Question

the displacement x of a particle moving in one dimension under the action of a constant force is related to time by the equation t=√ x + 3 where x in metre and t is in seconds the work done by the force in the first 6 seconds is​

Answer 1

The equation of motion of the particle is,

$\sf{\longrightarrow t=\sqrt x+3}$

$\sf{\longrightarrow \sqrt x=t-3}$

$\sf{\longrightarrow x=(t-3)^2\quad\quad\dots(1)}$

This is the displacement of the particle.
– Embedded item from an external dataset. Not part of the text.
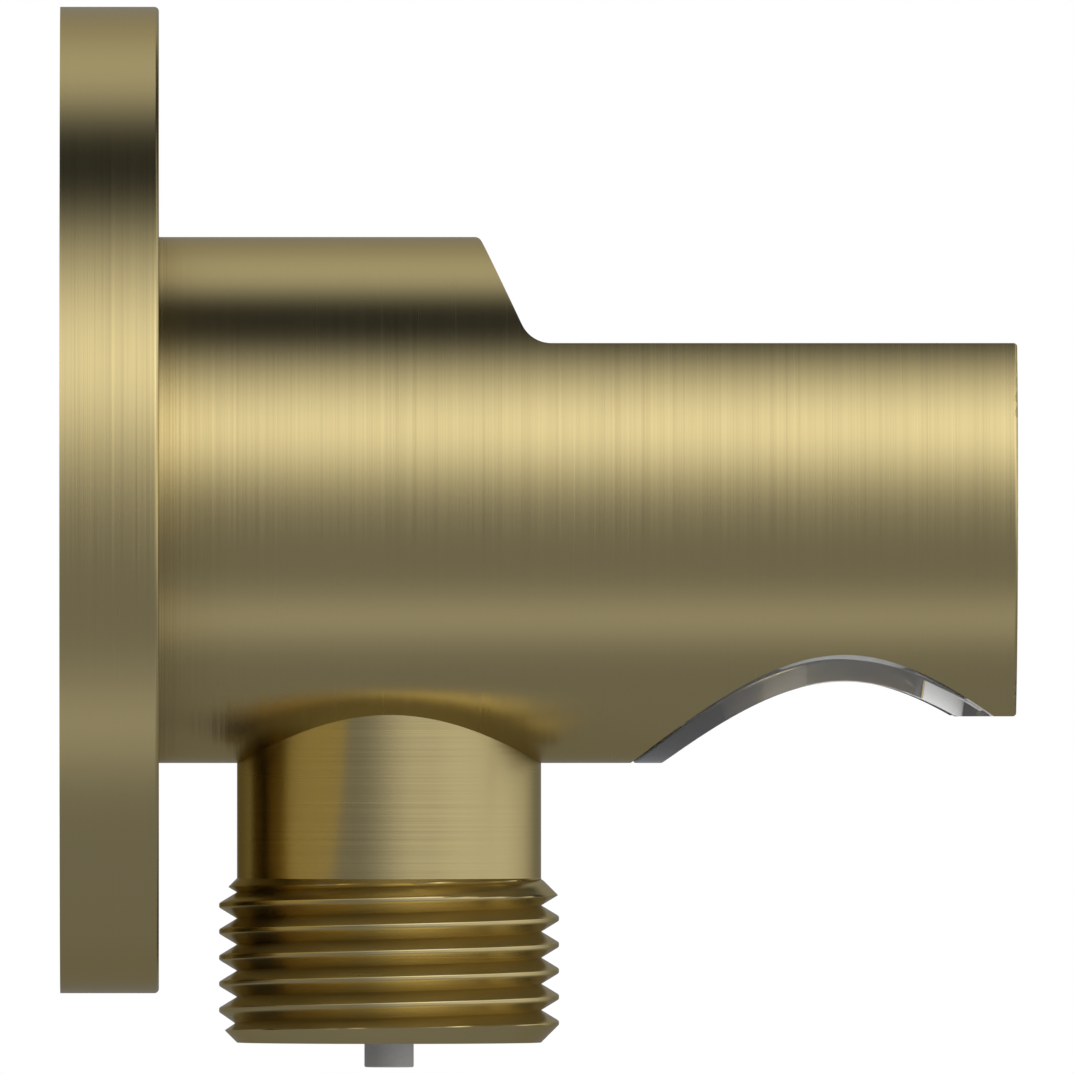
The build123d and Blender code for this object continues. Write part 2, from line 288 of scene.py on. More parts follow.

Work done by the force acting on it is,

$\displaystyle\sf{\longrightarrow W=\int F\ dx}$

Since the force is constant,

$\displaystyle\sf{\longrightarrow W=F\int dx}$

$\displaystyle\sf{\longrightarrow W=F\Big[x\Big]_{x_1}^{x_2}}$

[Here initial position and position after first 6 seconds are just taken as $\sf{x_1}$ and $\sf{x_2}$ respectively.]

From (1),

$\displaystyle\sf{\longrightarrow W=F\Big[(t-3)^2\Big]_0^6}$

$\displaystyle\sf{\longrightarrow W=F\Big[(6-3)^2-(0-3)^2\Big]}$

$\displaystyle\sf{\longrightarrow W=F\Big[3^2-(-3)^2\Big]}$

$\displaystyle\sf{\longrightarrow W=F\Big[9-9\Big]}$

$\displaystyle\sf{\longrightarrow\underline{\underline{W=0\ J}}}$